The Hearing Officer reasoned that Plaintiff was a legal resident of the HPL until either his relocation to California in the summer of 1984 or his mother’s receipt of benefits in September 1984. A.R. 141-42. Plaintiff did not challenge this finding in his motion for summary judgment. See Doc. 36. Plaintiff argues for the first time in his reply that he remained a legal resident of the HPL after September 1984. Doc. 43 at 3-4. The Court will not consider arguments raised for the first time in a reply brief. Gadda v. State Bar of Cal., 511 F.3d 933, 937 n.2 (9th Cir. 2007).

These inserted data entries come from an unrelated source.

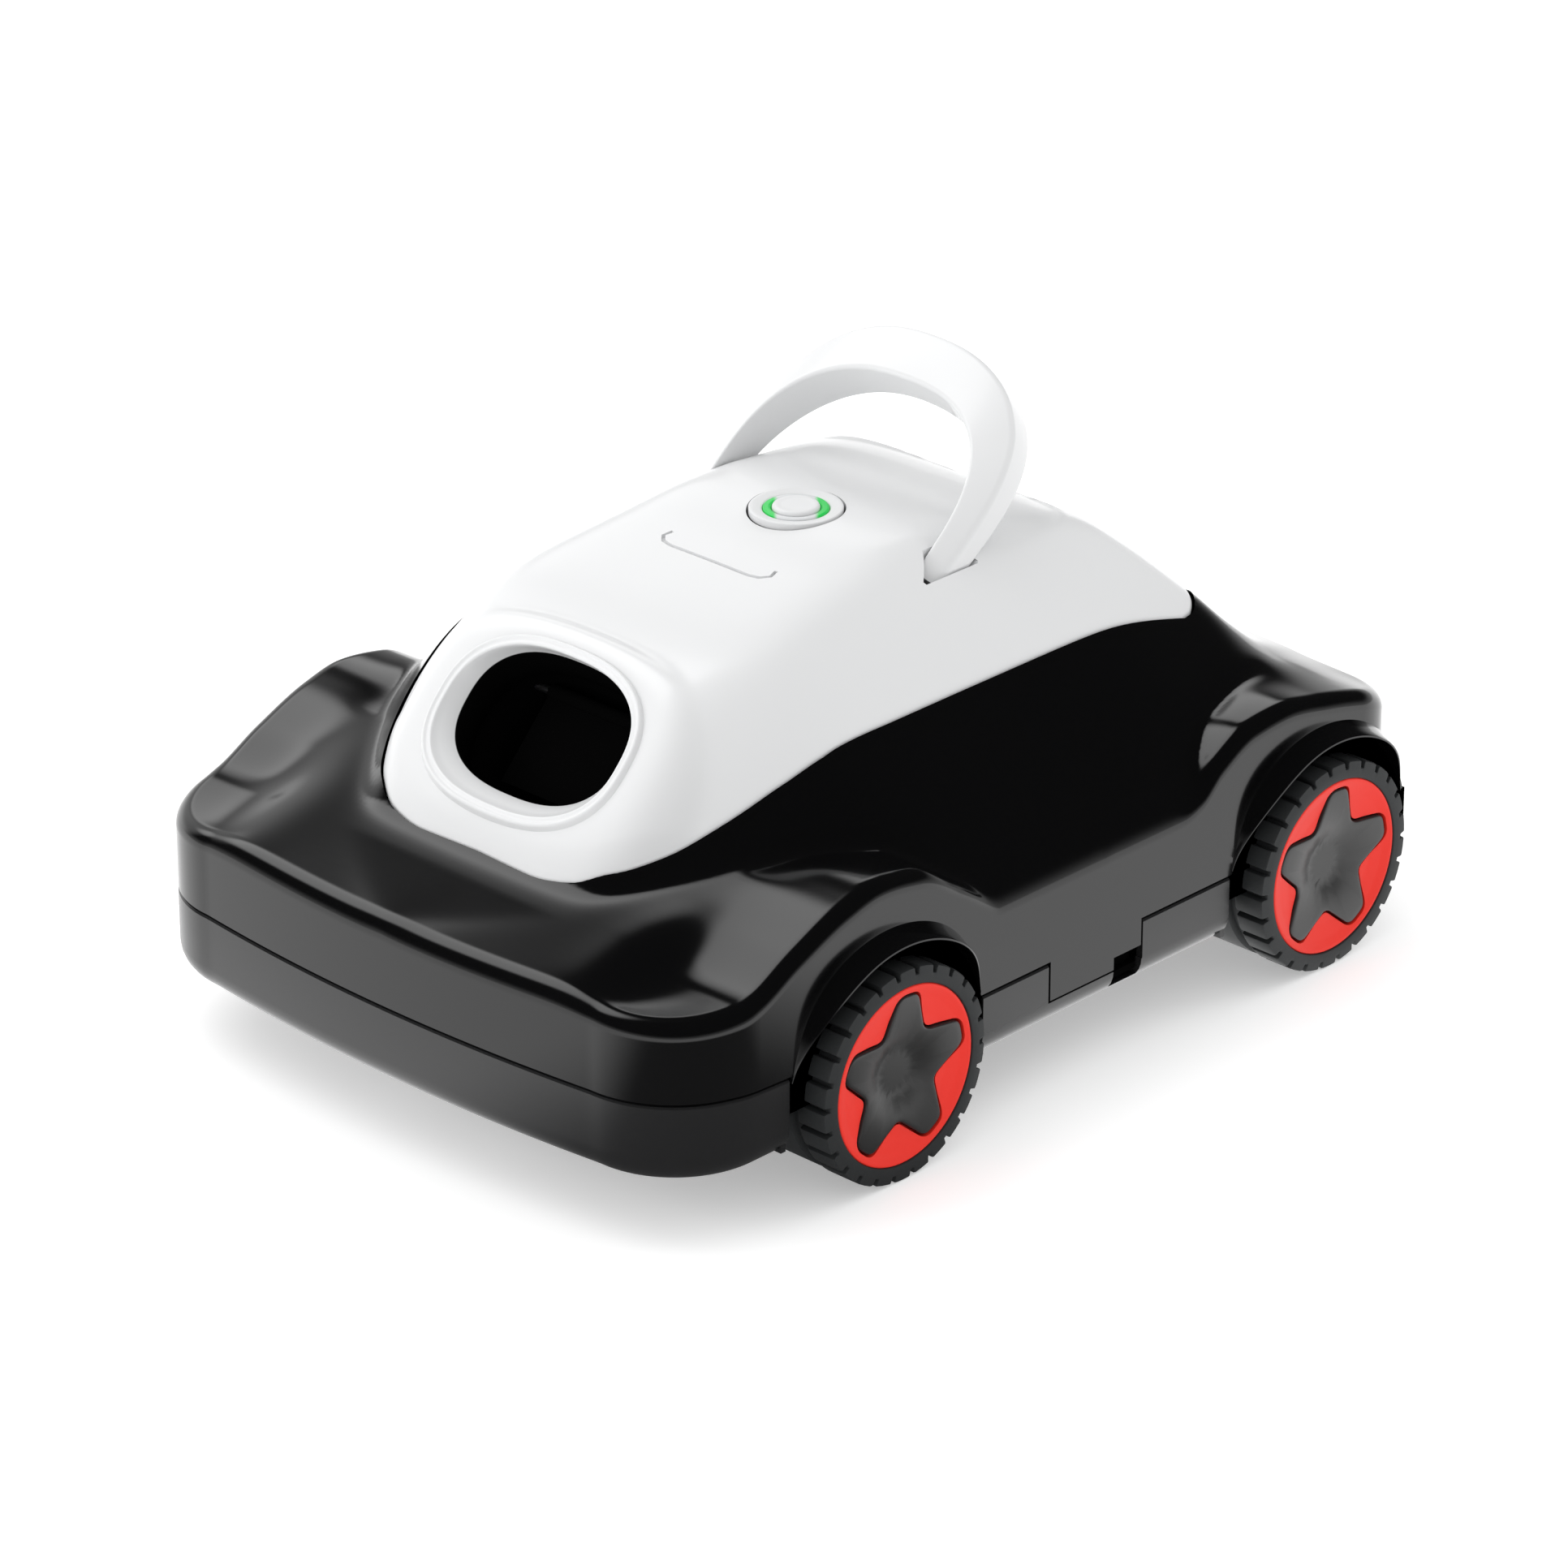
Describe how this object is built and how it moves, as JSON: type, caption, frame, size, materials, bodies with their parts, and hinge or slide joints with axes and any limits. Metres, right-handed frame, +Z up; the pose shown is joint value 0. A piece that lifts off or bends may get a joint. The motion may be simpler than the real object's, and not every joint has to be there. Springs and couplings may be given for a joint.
{
  "type": "pool cleaner",
  "caption": "Cordless robotic pool cleaner: black body on wheels, white top cover with an outlet nose and a leaning carry handle.",
  "frame": {"origin": "on the floor, under the middle of the body's box", "axes": "+Z up, the water outlet faces -Y, wheel axles along X"},
  "size_m": [0.302, 0.41, 0.2337],
  "materials": {
    "black_gloss": "gloss",
    "black_satin": "satin",
    "white_gloss": "gloss",
    "green_light": "gloss",
    "dark_plastic": "matte",
    "soft_rubber": "matte",
    "tyre_rubber": "matte",
    "red_plastic": "satin",
    "grey_plastic": "satin",
    "natural_plastic": "satin",
    "brass": "satin",
    "cell_wrap": "gloss",
    "board_green": "satin",
    "steel": "brushed"
  },
  "bodies": {
    "root": {"upper_shell": "black_gloss", "top_cover": "white_gloss", "carry_handle": "white_gloss", "handle_screws": "steel", "outlet_mouth": "white_gloss", "outlet_duct": "dark_plastic", "flap_pin": "steel", "control_panel": "white_gloss", "light_ring": "green_light", "button_spring": "steel", "dry_box": "dark_plastic", "dry_box_lid": "dark_plastic", "box_seal": "soft_rubber", "lid_screws": "steel", "battery_cells": "cell_wrap", "battery_holder": "dark_plastic", "control_board": "board_green", "pump_motor": "steel", "shaft_seal": "soft_rubber", "drive_motor": "steel", "axle_bushes": "brass", "front_axles": "steel", "chassis_frame": "dark_plastic", "base_tray": "black_satin", "intake_skirt": "soft_rubber", "inlet_pins": "steel", "filter_basket": "natural_plastic", "filter_screens": "steel", "latch_pins": "steel", "charge_socket": "steel", "shell_screws": "steel", "roller_pin": "steel"},
    "wheel_front_left": {"tyre_front_left": "tyre_rubber", "rim_front_left": "red_plastic", "star_cap_front_left": "grey_plastic"},
    "wheel_front_right": {"tyre_front_right": "tyre_rubber", "rim_front_right": "red_plastic", "star_cap_front_right": "grey_plastic"},
    "rear_drive": {"rear_axle": "steel", "axle_gear": "natural_plastic", "tyre_rear_left": "tyre_rubber", "tyre_rear_right": "tyre_rubber", "rim_rear_left": "red_plastic", "rim_rear_right": "red_plastic", "star_cap_rear_left": "grey_plastic", "star_cap_rear_right": "grey_plastic"},
    "pinion": {"motor_pinion": "brass"},
    "pump_rotor": {"pump_shaft": "steel", "impeller": "dark_plastic"},
    "button": {"power_button": "white_gloss"},
    "outlet_flap_body": {"outlet_flap": "dark_plastic"},
    "inlet_flap_front_body": {"inlet_flap_front": "soft_rubber"},
    "inlet_flap_rear_body": {"inlet_flap_rear": "soft_rubber"},
    "latch_left_body": {"latch_left": "dark_plastic"},
    "latch_right_body": {"latch_right": "dark_plastic"},
    "plug": {"port_plug": "soft_rubber"},
    "roller": {"belly_roller": "grey_plastic"}
  },
  "joints": [
    {"name": "front_left_wheel_spin", "type": "hinge", "parent": "root", "child": "wheel_front_left", "pos_m": [-0.128, -0.0917, 0.042], "axis": [1, 0, 0], "continuous": true},
    {"name": "front_right_wheel_spin", "type": "hinge", "parent": "root", "child": "wheel_front_right", "pos_m": [0.128, -0.0917, 0.042], "axis": [1, 0, 0], "continuous": true},
    {"name": "rear_axle_spin", "type": "hinge", "parent": "root", "child": "rear_drive", "pos_m": [0, 0.1453, 0.042], "axis": [1, 0, 0], "continuous": true},
    {"name": "pinion_spin", "type": "hinge", "parent": "root", "child": "pinion", "pos_m": [0.015, 0.1293, 0.054], "axis": [1, 0, 0], "continuous": true},
    {"name": "impeller_spin", "type": "hinge", "parent": "root", "child": "pump_rotor", "pos_m": [0, -0.042, 0.08], "axis": [0, 0, 1], "continuous": true},
    {"name": "button_press", "type": "slide", "parent": "root", "child": "button", "axis": [0, 0, -1], "range_m": [0, 0.0016], "stiffness_N_per_m": 600, "springref_m": -0.001, "deforming": ["button_spring"]},
    {"name": "outlet_flap_swing", "type": "hinge", "parent": "root", "child": "outlet_flap_body", "pos_m": [0, -0.09241, 0.13683], "axis": [-1, 0, 0], "range_deg": [0, 50]},
    {"name": "inlet_flap_front_lift", "type": "hinge", "parent": "root", "child": "inlet_flap_front_body", "pos_m": [0, -0.033, 0.0376], "axis": [1, 0, 0], "range_deg": [0, 60]},
    {"name": "inlet_flap_rear_lift", "type": "hinge", "parent": "root", "child": "inlet_flap_rear_body", "pos_m": [0, 0.037, 0.0376], "axis": [1, 0, 0], "range_deg": [0, 60]},
    {"name": "latch_left_pull", "type": "hinge", "parent": "root", "child": "latch_left_body", "pos_m": [-0.135, 0.037, 0.054], "axis": [0, 1, 0], "range_deg": [0, 9], "stiffness_Nm_per_rad": 0.3, "springref_deg": -5.73},
    {"name": "latch_right_pull", "type": "hinge", "parent": "root", "child": "latch_right_body", "pos_m": [0.135, 0.037, 0.054], "axis": [0, -1, 0], "range_deg": [0, 9], "stiffness_Nm_per_rad": 0.3, "springref_deg": -5.73},
    {"name": "port_plug_pull", "type": "slide", "parent": "root", "child": "plug", "axis": [0, 1, 0], "range_m": [0, 0.012]},
    {"name": "belly_roller_spin", "type": "hinge", "parent": "root", "child": "roller", "pos_m": [0, -0.179, 0.025], "axis": [1, 0, 0], "continuous": true}
  ],
  "couplings": [
    {"joint": "pinion_spin", "follows": "rear_axle_spin", "ratio": -1.2222}
  ]
}
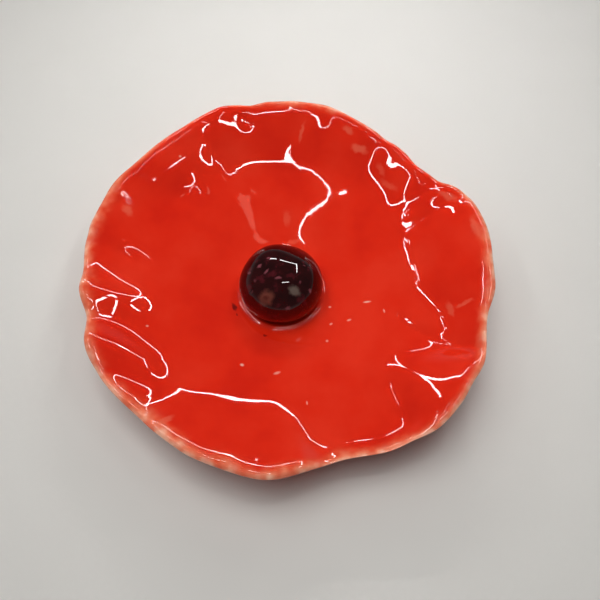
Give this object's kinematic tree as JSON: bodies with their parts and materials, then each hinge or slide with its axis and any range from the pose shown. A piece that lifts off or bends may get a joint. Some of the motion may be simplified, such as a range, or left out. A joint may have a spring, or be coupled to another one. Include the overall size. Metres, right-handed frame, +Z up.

Defendant objects to Plaintiff’s submission of 17 exhibits. Doc. 39 at 5-6. The Court has not considered those exhibits.
IT IS ORDERED:
1. Plaintiff’s motion for summary judgment (Doc. 36) is granted.
2. Defendant’s cross-motion for summary judgment (Doc. 39) is denied.
3. The final decision of the Office of Navajo and Hopi Indian Relocation is vacated and this case is remanded for further proceedings.
4. The Clerk is directed to terminate this action. Dated this 28th day of September, 2017.

All Citations
Slip Copy, 2017 WL 4297348


Footnotes

1

Defendant’s Answer asserts that this Court lacks subject matter jurisdiction because Plaintiff failed to exhaust his administrative remedies. Doc. 33 at 4. Defendant does not make this argument in its summary judgment motion (see Docs. 39, 46), and the record reveals that Defendant finalized its denial and concluded the administrative review process (A.R. 144). The Court is therefore satisfied that it has subject matter jurisdiction. 28 U.S.C. § 1331; 5 U.S.C. §§ 701-06.